The Apostles reveal gradually along this stretch, reappearing as the trail rises. There’s a viewing platform exclusive to walkers on the final stretch before your arrival to the Visitor Centre. It’s the official end to your walk and an appropriate locale to get cosy with the Apostles in a group snap.
If conditions permit, don’t miss the opportunity to descend 80-plus steps to the beach below. This final perspective gives a sense of the Apostles brooding heights, one 73-metres tall, nudging the equivalent of a 20-storey building. It’s here with sand under your boots, a sense of monumental achievement and wonder sets in.
Take to the skies to bid farewell with a 15-minute helicopter flight. Capturing the chiselled coastline from above gives scale not only to the Apostles but the trek you’ve completed. Follow this with a final lunch in the sleepy fishing town of Port Campbell before returning to Melbourne.
Walking time: 3 hours
Accommodation
The 12 Apostles Lodge is a forest-hugged refuge three hours from Melbourne. This is where the foot spa awaits, rainforest showers, kitchen garden, dining room stocked with local wines, and your king bedroom with spacious en suite.
The architecturally-designed lodge has been crafted with environmental sensitivity in mind.
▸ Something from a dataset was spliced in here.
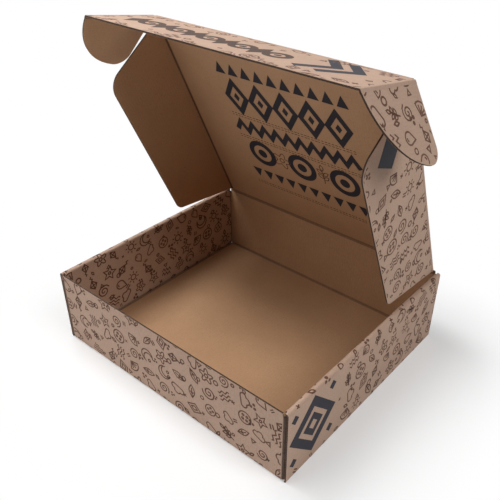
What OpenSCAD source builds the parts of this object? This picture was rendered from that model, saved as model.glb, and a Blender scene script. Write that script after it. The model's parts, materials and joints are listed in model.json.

This translates to passive solar design, hydronic heating, low consumption electric and water fittings, on-site wastewater treatment and composting, plus a self-sufficient water supply. And there’s reason this eco-development is award-winning, delivering modern comforts with equal rigour.
The dining room has a lounge area well-suited for canapes when the fire pit isn’t crackling with friend-huddling flames. After a glass of regional red, move to the long table for your nightly two-course regional menu.
Onsite you’ll also find 24-hour tea and coffee facilities, gear drying room, daily newspapers and a lodge library well stocked with magazines, reference and fictional books or ask about the lodge property walks. You’re not alone if you don’t stray far from the foot spa and dining table though!